Lat/Lon:    37.78 N, 25.32 W
Loc:          HM78IS
IOTA:      EU-003  
ITU:         36  
WAZ:       14

... wrkg condx ...
rig:     Kenwood TS-570D
pwr:    50 Watts
ant:     fishing-rod vertical + SGC-230 coupler

... hpe cuagn ...
Although each operating session started with a couple of short ragchews, as the number of stations calling quickly increased, I generally switched to split operation and fast rst-exchanges. Even then, it was nice to log so many familiar calls ...sorry I couldn't stop to chat.

Thanks to everyone who took the time to work me.


. . .     A B T    A Z O R E S    . . .

Far out in the Atlantic, 1300 km (800 miles) west of Portugal's mainland, the nine islands of the Azores are known for their spectacular volcanic scenery, abundant flora and peaceful way of life. Once wild and remote, they are now a popular destination for travellers who enjoy walking, sailing and getting away from it all.

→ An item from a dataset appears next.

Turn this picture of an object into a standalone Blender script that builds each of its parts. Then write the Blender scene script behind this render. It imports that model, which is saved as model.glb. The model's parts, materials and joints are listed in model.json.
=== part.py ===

Santa Maria was the first island to be discovered by the Portuguese in 1427. The islands were settled during the 15th and 16th century by colonists from Portugal and Flanders who introduced cattle, maize and vines. During the 20th century they have benefited from their use as stations for transatlantic cable companies, meteorological observatories and military air bases. Once a brave new world of pioneer communities, the Azores are now an autonomous region of Portugal and an exotic region of the European Union, where life remains refreshingly civil and unhurried.

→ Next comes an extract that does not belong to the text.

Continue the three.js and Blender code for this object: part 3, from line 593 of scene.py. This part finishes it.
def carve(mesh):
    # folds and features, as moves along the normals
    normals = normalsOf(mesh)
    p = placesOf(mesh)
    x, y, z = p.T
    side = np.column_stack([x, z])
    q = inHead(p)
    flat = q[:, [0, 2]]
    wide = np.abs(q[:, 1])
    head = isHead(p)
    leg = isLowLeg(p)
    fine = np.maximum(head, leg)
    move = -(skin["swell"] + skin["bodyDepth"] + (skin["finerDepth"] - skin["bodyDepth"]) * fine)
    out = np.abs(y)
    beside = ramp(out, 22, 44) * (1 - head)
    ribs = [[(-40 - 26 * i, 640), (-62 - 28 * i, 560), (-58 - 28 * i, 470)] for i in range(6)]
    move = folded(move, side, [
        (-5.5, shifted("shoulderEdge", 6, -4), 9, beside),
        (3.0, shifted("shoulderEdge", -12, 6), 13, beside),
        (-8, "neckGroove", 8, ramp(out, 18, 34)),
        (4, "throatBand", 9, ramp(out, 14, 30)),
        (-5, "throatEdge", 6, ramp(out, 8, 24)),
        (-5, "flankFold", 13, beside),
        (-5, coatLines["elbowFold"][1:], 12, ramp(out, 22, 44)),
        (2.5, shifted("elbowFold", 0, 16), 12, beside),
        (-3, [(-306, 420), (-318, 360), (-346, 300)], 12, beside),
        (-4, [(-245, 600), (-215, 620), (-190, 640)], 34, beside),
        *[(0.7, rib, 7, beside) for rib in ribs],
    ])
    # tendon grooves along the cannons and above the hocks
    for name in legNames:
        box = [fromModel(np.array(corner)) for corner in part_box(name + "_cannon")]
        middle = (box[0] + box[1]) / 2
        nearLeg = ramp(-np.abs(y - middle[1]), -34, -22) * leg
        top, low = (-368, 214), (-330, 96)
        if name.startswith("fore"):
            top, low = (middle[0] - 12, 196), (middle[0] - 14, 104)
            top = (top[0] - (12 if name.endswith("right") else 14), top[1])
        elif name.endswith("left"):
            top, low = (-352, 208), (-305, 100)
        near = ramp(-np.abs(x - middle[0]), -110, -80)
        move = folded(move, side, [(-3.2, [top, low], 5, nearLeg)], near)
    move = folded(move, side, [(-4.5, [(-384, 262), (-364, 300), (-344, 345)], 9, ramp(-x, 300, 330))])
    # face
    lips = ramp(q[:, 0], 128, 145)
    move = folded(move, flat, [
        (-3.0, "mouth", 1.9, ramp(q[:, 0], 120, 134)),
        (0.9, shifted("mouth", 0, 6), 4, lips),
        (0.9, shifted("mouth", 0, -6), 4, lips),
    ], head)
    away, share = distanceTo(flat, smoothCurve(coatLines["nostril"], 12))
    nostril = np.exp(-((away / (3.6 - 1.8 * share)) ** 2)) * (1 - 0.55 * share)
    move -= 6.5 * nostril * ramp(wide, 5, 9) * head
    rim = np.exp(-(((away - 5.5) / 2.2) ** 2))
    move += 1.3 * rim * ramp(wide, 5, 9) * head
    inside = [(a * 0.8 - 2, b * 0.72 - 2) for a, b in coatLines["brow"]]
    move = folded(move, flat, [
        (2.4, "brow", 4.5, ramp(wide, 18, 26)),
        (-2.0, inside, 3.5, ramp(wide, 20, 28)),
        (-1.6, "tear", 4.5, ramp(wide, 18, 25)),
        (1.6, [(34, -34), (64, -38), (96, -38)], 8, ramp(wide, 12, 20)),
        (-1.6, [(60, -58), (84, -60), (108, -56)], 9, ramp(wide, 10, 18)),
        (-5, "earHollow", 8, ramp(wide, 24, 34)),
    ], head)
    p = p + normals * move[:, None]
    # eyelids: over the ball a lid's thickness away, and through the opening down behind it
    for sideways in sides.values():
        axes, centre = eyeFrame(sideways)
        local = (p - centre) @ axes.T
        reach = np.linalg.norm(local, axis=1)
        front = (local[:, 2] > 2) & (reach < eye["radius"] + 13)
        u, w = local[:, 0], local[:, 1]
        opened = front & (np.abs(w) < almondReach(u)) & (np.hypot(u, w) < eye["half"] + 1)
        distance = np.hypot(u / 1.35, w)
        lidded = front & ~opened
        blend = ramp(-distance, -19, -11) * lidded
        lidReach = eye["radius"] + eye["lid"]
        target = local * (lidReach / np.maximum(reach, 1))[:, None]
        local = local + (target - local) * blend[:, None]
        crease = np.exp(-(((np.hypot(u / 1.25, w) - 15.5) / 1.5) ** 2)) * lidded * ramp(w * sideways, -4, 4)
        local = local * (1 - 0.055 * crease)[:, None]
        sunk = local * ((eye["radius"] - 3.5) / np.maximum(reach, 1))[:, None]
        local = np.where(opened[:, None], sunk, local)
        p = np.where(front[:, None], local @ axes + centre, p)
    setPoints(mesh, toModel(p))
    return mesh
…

The islands of the Azores are spread 650 km (400 miles) apart and fall into three distinct groups. In the east lie Santa Maria (CU1) and São Miguel (CU2), the largest island and home to the regional capital, Ponta Delgada. The main towns in the central group are Horta (CU7) and Faial, a popular stopping point for boats crossing the Atlantic, and Angra do Heroismo on Terceira (CU3), a busy cosmopolitan city. From here visitors can travel to the other islands of São Jorge (CU5), Graciosa (CU4) and Pico (CU6), the last dominated by a towering volcanic peak 2350 m (7700 ft) high. Further west lie the remote weather-beaten islands of Flores (CU8) and Corvo (CU9).

... sao miguel island = iota nr eu003 ...
With its historic maritime capital, rich green fields and dramatic volcanic scenery, this 'ilha verde' (green island) provides a rewarding introduction to the Azores. The largest and most populated of the'Lagoa do Fogo' archipelago's nine main islands, São Miguel is 65 km (40 miles) long and originally two separate islands. The capital, Ponta Delgada, is a good base from which to make day tours of the rugged coast or visit the volcanic crater lakes and steaming thermal springs in the interior of the island.

... hr qth is furnas...
To the east of the island, the spa resort of Furnas is the perfect place to admire the geothermal activity taking place below the surface of the Azores. Scattered around the town are the 'Caldeira das Furnas' where visitors will see the steaming geysers and hot bubbling springs that provide the therapeutic mud and mineral water used for the spa's treatments.